Why Do You Need Accounts Receivable Financing?

When might a business consider accounts receivable financing, and how can the funds be utilized?

  • Seasonal fluctuations: For businesses facing seasonal fluctuations, accounts receivable financing can offer extra cash flow during slow periods, enabling them to cover expenses.
  • Late-paying customers: Accounts receivable financing helps mitigate cash flow challenges caused by consistently late-paying customers, enabling your business to maintain steady revenue.
  • Rapid growth: During growth phases, accounts receivable financing can quickly supply the working capital needed for inventory, hiring, or expansion.
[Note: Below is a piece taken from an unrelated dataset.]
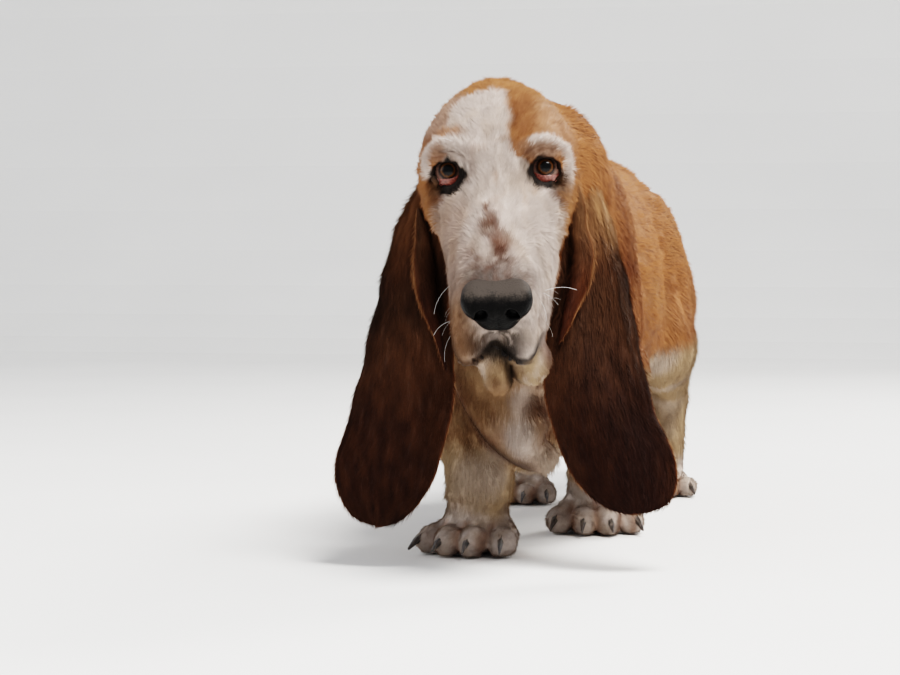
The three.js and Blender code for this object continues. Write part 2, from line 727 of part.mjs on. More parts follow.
// A closed sheet: a front and a back face with the same squares, and a rim round them.
function sheet(point, across, down, thickness) {
  const middle = [];
  for (let j = 0; j <= down; j++)
    for (let i = 0; i <= across; i++) middle.push(point(i / across, j / down));
  const at = (i, j) => middle[j * (across + 1) + i];
  const clamp = (v, most) => Math.min(most, Math.max(0, v));
  const points = [];
  for (const half of [-1, 1])
    for (let j = 0; j <= down; j++)
      for (let i = 0; i <= across; i++) {
        const du = at(clamp(i + 1, across), j).clone().sub(at(clamp(i - 1, across), j));
        const dv = at(i, clamp(j + 1, down)).clone().sub(at(i, clamp(j - 1, down)));
        const edge = i === 0 || i === across || j === down ? 0.5 : 1;
        const out = du.cross(dv).normalize().multiplyScalar((half * thickness * edge) / 2);
        points.push(...at(i, j).clone().add(out).toArray());
      }
  const layer = middle.length;
  const index = (half, i, j) => half * layer + j * (across + 1) + i;
  const triangles = [];
  const square = (a, b, c, d) => triangles.push(a, b, c, a, c, d);
  for (let j = 0; j < down; j++)
    for (let i = 0; i < across; i++) {
      const [a, b, c, d] = [[i, j], [i + 1, j], [i + 1, j + 1], [i, j + 1]];
      square(index(1, ...a), index(1, ...b), index(1, ...c), index(1, ...d));
      triangles.push(index(0, ...a), index(0, ...c), index(0, ...b));
      triangles.push(index(0, ...a), index(0, ...d), index(0, ...c));
    }
  for (let j = 0; j < down; j++) {
    square(index(0, 0, j), index(1, 0, j), index(1, 0, j + 1), index(0, 0, j + 1));
    square(index(1, across, j), index(0, across, j), index(0, across, j + 1), index(1, across, j + 1));
  }
  for (let i = 0; i < across; i++) {
    square(index(1, i, 0), index(0, i, 0), index(0, i + 1, 0), index(1, i + 1, 0));
    square(index(0, i, down), index(1, i, down), index(1, i + 1, down), index(0, i + 1, down));
  }
  return solidFrom(points, triangles);
}

function earSolid(rows) {
  const curve = new THREE.CatmullRomCurve3(rows.map((row) => new THREE.Vector3(...row.at)));
  const down = 18;
  // The rows lie closer together towards the round tip.
  const spaced = (v) => 1 - (1 - v) ** 1.35;
  return sheet((u, v) => earPoint(rows, curve, u, spaced(v)), 8, down, EAR_THICKNESS);
}

// Claws: small bent cones out of the front of each toe.
function clawSolid(leg, toe) {
  const size = leg.width / 86;
  const within = frame([leg.paw[0], leg.paw[1], 0], 0, leg.yaw);
  const root = new THREE.Vector3(toe.x + toe.fan, toe.tip - 1 * size, 16 * size);
  const rings = 3;
  const sides = 5;
  const points = [];
  for (let r = 0; r < rings; r++) {
    const along = (r / (rings - 1)) * 17 * size;
    const drop = (r / (rings - 1)) ** 1.7 * 9 * size;
    const radius = 4.6 * size * (1 - 0.72 * (r / (rings - 1)) ** 1.4);
    for (let s = 0; s < sides; s++) {
      const a = (s / sides) * 2 * Math.PI;
      const p = new THREE.Vector3(
        root.x + toe.fan * along * 0.12 + Math.cos(a) * radius * 0.8,
        root.y + 6 * size - along,
        root.z - drop + Math.sin(a) * radius,
      );
      points.push(...p.applyMatrix4(within).toArray());
    }
  }
  const ends = [0, rings - 1].map((r) => {
    const sum = [0, 0, 0];
    for (let s = 0; s < sides; s++) {
      for (let k = 0; k < 3; k++) sum[k] += points[(r * sides + s) * 3 + k] / sides;
    }
    points.push(...sum);
    return points.length / 3 - 1;
  });
  const triangles = [];
  for (let s = 0; s < sides; s++) {
    const t = (s + 1) % sides;
    for (let r = 0; r < rings - 1; r++) {
      const [a, b, c, d] = [r * sides + s, r * sides + t, (r + 1) * sides + t, (r + 1) * sides + s];
      triangles.push(a, c, b, a, d, c);
    }
    triangles.push(ends[0], s, t, ends[1], (rings - 1) * sides + t, (rings - 1) * sides + s);
  }
  const solid = solidFrom(points, triangles);
  return solid.volume() > 0 ? solid : solidFrom(points, triangles.slice().reverse());
}

// Materials

const material = (color, roughness) => new THREE.MeshStandardMaterial({ color, roughness });
const COAT_WHITE = material("#e2d6c4", 0.9);
const COAT_TAN = material("#b5713c", 0.9);
const COAT_FACE = material("#c79b6f", 0.9);
const EAR_BROWN = material("#43251c", 0.85);
const EYE_BROWN = material("#4a2a16", 0.2);
const NOSE_BLACK = material("#1c191a", 0.45);
const CLAW_BLACK = material("#2b2523", 0.5);

// The hound, node by node

const solids = new Map();
const keep = (name, solid, look) => solids.set(name, { solid, look });

function headSolid() {
  return solidOfField(fleshIn(boxOf(AROUND.head), 2.9), 4700);
}

// The first solid cut back to clear the others by the gap.
const clearOf = (solid, others, gap = GAP) =>
  others.reduce((left, other) => largest(left.subtract(grown(other, gap)).subtract(other)), solid);

// A rounded cutter round the root of a leg and all that is below it.
function legCutter({ side, elbow, wrist, stifle, hock, paw }) {
  const sole = [paw[0], paw[1], -20];
  const forms = elbow
    ? [
        bar([elbow[0] + side * 14, elbow[1] + 4, elbow[2] + 6], wrist, 50, 54, 6),
        bar(wrist, sole, 54, 66, 6),
      ]
    : [
        ball([side * 96, stifle[1] + 48, 214], [60, 84, 88], 6),
        bar([side * 84, stifle[1] + 8, stifle[2] - 2], hock, 44, 50, 6),
        bar(hock, sole, 50, 62, 6),
      ];
  return cutterOf(forms);
}

function tailCutter() {
  return cutterOf(chain([[0, 556, 290], ...TAIL_LINE.slice(3)], 34, 6));
}

function cutterOf(forms) {
  const field = new Field(boxOf([[-240, -200, -110], [240, 700, 340]]), 9).add(forms);
  return solidOfField(field, 380);
}

function build() {
  const eyes = [RIGHT, LEFT].map((side) => {
    const at = new THREE.Vector3(side * EYE_APART, 0, 0).applyMatrix4(HANG);
    return solidOf(new THREE.SphereGeometry(EYE_RADIUS, 16, 9).rotateX(Math.PI / 2).translate(...at));
  });
  keep("eye_right", eyes[0], EYE_BROWN);
  keep("eye_left", eyes[1], EYE_BROWN);

  const noseField = new Field(boxOf([[-20, -340, 170], [90, -240, 300]]), 2).add(noseForms());
  keep("nose", solidOfField(noseField, 560), NOSE_BLACK);
  const head = largest(headSolid().intersect(before(NECK_TO_HEAD)));
  keep("head", clearOf(head, [...eyes, solids.get("nose").solid]), COAT_FACE);

  const whole = solidOfField(fleshIn(boxOf(AROUND.body), 6), 3900);
  const body = whole.intersect(beyond(NECK_TO_HEAD)).intersect(beyond(FLOOR_TO_LEGS));
  keep("neck", largest(body.intersect(before(NECK_TO_TORSO))), COAT_TAN);
  const trunk = body.intersect(beyond(NECK_TO_TORSO));
  const cutters = [...LEGS.map(legCutter), tailCutter()];
  cutters.forEach((cutter, i) => {
    const leg = LEGS[i];
    const piece = largest(trunk.intersect(cutter)).simplify(0.02);
    keep(leg ? leg.name : "tail", piece, leg ? COAT_WHITE : COAT_TAN);
  });
  keep("torso", clearOf(trunk, cutters).simplify(0.02), COAT_TAN);

  for (const leg of LEGS) {
    const [x, y] = leg.paw;
    const box = boxOf([[x - 66, y - 74, -12], [x + 66, y + 74, PASTERN + 12]]);
    const whole = solidOfField(fleshIn(box, 2.9), 500);
    const paw = largest(whole.intersect(before(FLOOR_TO_LEGS)).intersect(beyond(FLOOR)));
    const name = leg.name.replace("leg", "paw");
    const claws = toeLayout(leg.width).map((toe) => clawSolid(leg, toe));
    claws.forEach((claw, i) => keep(`claw_${name}_${i + 1}`, claw, CLAW_BLACK));
    keep(name, clearOf(paw, claws).simplify(0.02), COAT_WHITE);
  }

  for (const [name, ear] of Object.entries(EARS)) {
    const whole = earSolid(ear);
    const near = ["head", "neck", "torso"].map((n) => solids.get(n).solid);
    keep(name, clearOf(whole, near, GAP * 1.5), EAR_BROWN);
  }
}

build();

const hound = new THREE.Group();
hound.name = "basset_hound";
const bounds = new THREE.Box3();
for (const [name, { solid, look }] of solids) {
  const geometry = geometryOf(solid);
  geometry.computeVertexNormals();
  const mesh = new THREE.Mesh(geometry, look);
  mesh.name = name;
  bounds.expandByObject(mesh);
  hound.add(mesh);
}
const middle = bounds.getCenter(new THREE.Vector3());
hound.position.set(-middle.x, -middle.y, -bounds.min.z);

export default hound;
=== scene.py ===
import json
import math

import bmesh
import bpy
import numpy as np
from bpy.props import FloatProperty, FloatVectorProperty, IntProperty, PointerProperty
from mathutils import Matrix, Vector

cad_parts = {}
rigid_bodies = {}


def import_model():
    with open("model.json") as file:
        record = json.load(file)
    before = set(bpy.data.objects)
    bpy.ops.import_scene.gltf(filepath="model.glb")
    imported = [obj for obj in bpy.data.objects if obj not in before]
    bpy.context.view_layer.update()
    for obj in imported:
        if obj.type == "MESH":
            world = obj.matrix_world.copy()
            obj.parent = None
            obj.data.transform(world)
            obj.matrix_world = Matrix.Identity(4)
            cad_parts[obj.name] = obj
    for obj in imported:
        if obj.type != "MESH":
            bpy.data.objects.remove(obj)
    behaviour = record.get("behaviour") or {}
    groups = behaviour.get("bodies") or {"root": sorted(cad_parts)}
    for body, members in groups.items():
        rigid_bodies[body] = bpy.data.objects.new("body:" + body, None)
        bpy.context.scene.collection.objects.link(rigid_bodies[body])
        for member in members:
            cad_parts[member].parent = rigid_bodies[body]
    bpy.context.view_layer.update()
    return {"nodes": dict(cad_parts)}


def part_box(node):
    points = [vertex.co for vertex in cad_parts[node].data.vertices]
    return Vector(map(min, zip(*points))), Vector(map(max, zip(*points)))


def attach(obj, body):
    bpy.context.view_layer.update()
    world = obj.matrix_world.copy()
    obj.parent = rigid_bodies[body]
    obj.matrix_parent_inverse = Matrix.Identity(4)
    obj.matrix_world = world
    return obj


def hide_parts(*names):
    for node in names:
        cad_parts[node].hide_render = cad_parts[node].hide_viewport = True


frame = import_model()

bl_info = {
    "name": "Basset hound dressing",
    "version": (1, 0, 0),
    "blender": (4, 5, 0),
    "location": "3D View > Sidebar > Hound",
    "description": "Dresses the solids of a life-size hound with skin, coat, ears, eyes, nose and claws",
    "category": "Object",
}

# Sizes of the hound's body, in millimetres

WITHERS = 368
BACK = 352
CHEST_HALF = 104
HIP_HALF = 98
KEEL = 64  # height of the breastbone over the floor
FOREPAW = 86  # width
HINDPAW = 72
EYE_MIDDLE = np.array((23.0, -206.0, 320.0))
HEAD_PITCH = 43  # degrees, as are the next two
HEAD_YAW = 8.5
HEAD_ROLL = -2
EYE_APART = 38
EYE_RADIUS = 12.5
LID_RISE = 2.2  # how far the lids' middle is above the eye's
FLOOR = 0.32  # where the soles are cut flat, in the hound's own zero
SIDES = (1, -1)  # the hound's left and right

CAMERA_TURN = 12.0  # degrees round the hound, towards its right
CAMERA_TILT = 2.12  # degrees down
CAMERA_AT = (-56.6, -2151, 262)  # to the right, ahead and up, as the camera is turned
CAMERA_LENS = 100
GAZE_RISE = 250  # the eyes look this far over the camera


def node_middle(name):
    """The middle of a node's box, in millimetres."""
    low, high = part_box(name)
    return (np.array(low) + np.array(high)) * 500


# The forms are laid out round the hound's own zero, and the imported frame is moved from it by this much
SHIFT = (node_middle("eye_left") + node_middle("eye_right")) / 2 - EYE_MIDDLE


def to_frame(points):
    """Millimetres round the hound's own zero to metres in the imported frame."""
    return (np.asarray(points) + SHIFT) / 1000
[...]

Ready to unlock the potential of your outstanding invoices? Submit an accounts receivable financing request today. You can use the funds to cover the following:

  • Payroll and employee expenses
  • Inventory and supply purchases
  • Debt payments or refinancing
  • Equipment or facility upgrades
  • Business expansion or new projects
  • Marketing and advertising initiatives
  • Small business funding

Why Partner with Lendza?

Lendza’s user-friendly online platform can make finding business financing easier. We assist entrepreneurs in navigating the complex world of business funding. Business owners may be connected with lenders open to providing financing in various situations.

Our extensive lender network allows business owners to explore numerous financing options without the hassle of endless searching.

Advantages of Lendza

Here are some of the reasons Lendza stands out:

  • Efficiency: Our platform is fast, potentially displaying results on-screen within minutes.
  • Trustworthy Lenders: We partner with accredited lenders that comply with federal regulations. We ensure our network consists of dependable financial providers.
  • Streamlined Process: Our financing request form is user-friendly, only requiring minimal information and taking just a few moments to complete.
  • Secure Platform: We employ 256-bit encryption to safeguard your confidential data, offering you peace of mind.
  • Zero Cost: Filling out our financing request form is entirely free, making it a risk-free choice for exploring possible funding sources.
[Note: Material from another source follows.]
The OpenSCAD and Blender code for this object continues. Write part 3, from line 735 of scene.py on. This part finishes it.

Don't let cash flow challenges slow down your business. With Lendza, you can leverage your accounts receivable to access the financing you need. Submit your request now.
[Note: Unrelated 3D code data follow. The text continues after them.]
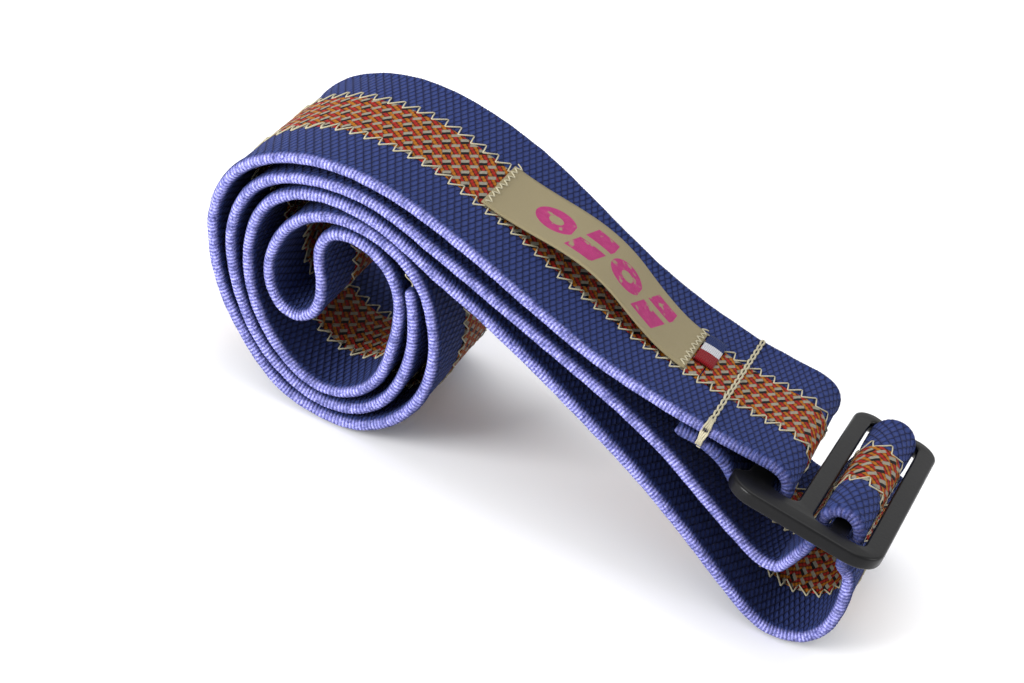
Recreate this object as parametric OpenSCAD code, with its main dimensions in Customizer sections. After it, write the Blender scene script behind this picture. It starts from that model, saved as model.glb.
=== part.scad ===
// Rolled stretch belt with a flat hook buckle, standing on its edgewise roll.
// +X runs from the roll to the buckle, +Y is across the webbing (away from the
// front edge) and +Z is up. All lengths are in millimetres.

/* [Webbing] */
// Width of the elastic webbing
web_w = 38; // [36:0.5:38.5]
// Thickness of the webbing at its rounded edges
web_t = 1.9; // [1.5:0.1:1.9]
// Thickness of the webbing between the two ribbons
core_t = 1.2; // [0.8:0.1:1.3]

/* [Ribbon and seams] */
// Width of the patterned ribbon on each face
ribbon_w = 13.4; // [10:0.2:15]
// Thickness of each ribbon
ribbon_t = 0.3; // [0.2:0.05:0.35]
// Width of the zigzag seam outside the ribbon edge
seam_w = 1.2; // [0.8:0.1:1.6]

/* [Buckle] */
// Thickness of the buckle plate
plate_t = 2.2; // [1.8:0.1:2.4]
// Width of the bar between the hook throat and the window
centre_bar = 3; // [2.4:0.1:3.4]
// Width of each webbing slot
slot_w = 2.9; // [2.6:0.1:3]
// Width of the adjuster bar that the webbing passes over
mid_bar = 2.8; // [2.4:0.1:2.8]
// Width of the outer bar
outer_bar = 3.2; // [2.6:0.1:3.4]
// Length of the hook arm beyond its axis origin
arm_len = 41.5; // [39:0.5:42]

/* [Label] */
// Length of strap that the label spans
label_span = 38.5; // [30:0.5:38.5]
// Width of the label
label_w = 14.6; // [12:0.2:15]
// Height of the label's arch over the ribbon
label_rise = 3.3; // [0:0.1:7]

/* [Hidden] */

steps = 2;                      // samples between two route points
eps = 0.01;
half_w = web_w / 2;
half_t = web_t / 2;
half_core = core_t / 2;
ribbon_edge = ribbon_w / 2;
recess_edge = ribbon_edge + seam_w;
joint_gap = 0.1;                // half the gap between two lengths of webbing
lay_gap = 0.08;                 // gap under ribbon and seam where the webbing twists
run_gap = 0.3;                  // gap between a run and the bridge
label_t = 0.35;                 // thickness of the label and of the tag
trim_n = half_t + 0.05;         // where trim sits above the webbing's middle

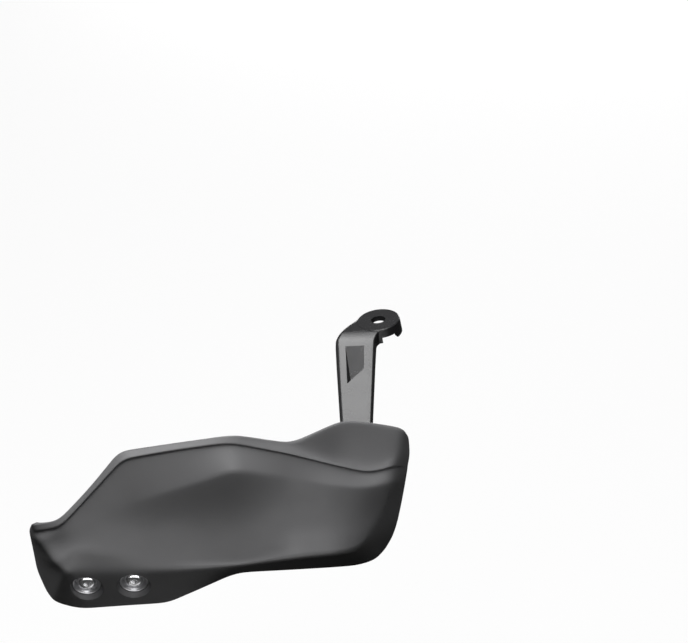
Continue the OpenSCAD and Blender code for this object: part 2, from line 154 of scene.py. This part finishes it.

Things to Consider Before Applying

Ready to submit your request? Here are some key aspects to weigh before requesting accounts receivable financing:

  • Cost of financing: Assess the fees and interest rates of accounts receivable financing to ensure the benefits outweigh the costs. Also, compare with alternatives like merchant cash advances to identify the most cost-effective solution for your business.
  • Customer relationships: With financing companies likely handling invoice collections consider the impact on customer relationships. Also, verify their collection practices align with your business values to preserve customer goodwill.
  • Control over receivables: Assess your comfort with oversight and limitations from the accounts financing company.
  • Long-term financial strategy: Accounts receivable financing is usually a short-term cash flow solution. Evaluate if it addresses the core financial issues or if alternative long-term strategies are better suited.

Main Requirements

Account receivable financing can be a quick financing solution. Meeting the following requirements can expedite the request process:

  • Creditworthiness: Though accounts receivable lenders mainly assess your customers' creditworthiness, your business's credit history may also be considered. A strong credit score can boost your chances of securing favorable financing terms.
  • Quality of invoices: Lenders evaluate the quality of your outstanding invoices, considering amounts, payment terms, and customer creditworthiness. Maintaining compliant and accurate invoicing practices can help secure financing.
  • Financial statements: Accounts receivable lenders typically require balance sheets and income statements to assess your business's financial health. Ensure you have up-to-date, accurate records ready.
  • Age of receivables: Lenders typically prefer to finance invoices that are less than 90 days old, as older invoices may be more difficult to collect.
  • Minimum invoice volume: Some lenders may require a minimum invoice volume or outstanding receivables amount to qualify for financing. Verify that your business meets the lender's minimum requirements before applying.

FAQ on AR Financing

Here are some frequently asked questions about accounts receivable financing that business owners often encounter:

  • Businesses across industries can potentially benefit from this form of financing, especially those with significant outstanding invoices. Industries such as manufacturing, wholesale, transportation, and professional services commonly use accounts receivable financing.

  • Lenders may have specific criteria for the invoices they’re willing to finance, such as the invoice’s age and the customer’s creditworthiness. Discuss your needs with potential financing partners to ensure they can accommodate your requirements.

  • Accounts receivable financing and invoice factoring are often used interchangeably, but they have distinct features.

    ARFinancing: This financing method involves using your outstanding invoices as collateral for a line of credit. The lender advances you a percentage of the invoice value, typically ranging from 70% to 90%. The remaining balance, minus fees and interest, is paid once your customer settles the invoice. In this arrangement, your business may retain control over the collection process, and your customers may not be aware of the financing agreement.

    Invoice Factoring: On the other hand, invoice factoring involves selling your outstanding invoices to a factoring company at a discounted rate. The factoring company advances you a percentage of the invoice value, often between 70% and 90%. Then, the financing company assumes responsibility for collecting payments from your customers. Once the invoice is paid, the factoring company disburses the remaining balance to you, minus their fees. In this scenario, your customers are aware of the factoring arrangement, as they make payments directly to the factoring company.

    Here are some key aspects to consider when choosing between accounts receivable financing and invoice factoring:

    • Control over collections: If maintaining control over the collections process and keeping the financing arrangement discreet is a priority, accounts receivable financing may be the better choice.
    • Administrative burden: If you prefer to outsource the collections process and focus on other aspects of your business, invoice factoring can provide that relief.
    • Cost: Both options involve fees and interest rates, which can vary depending on your customers' creditworthiness and your industry. Carefully compare the costs associated with each option to determine the most cost-effective solution for your business.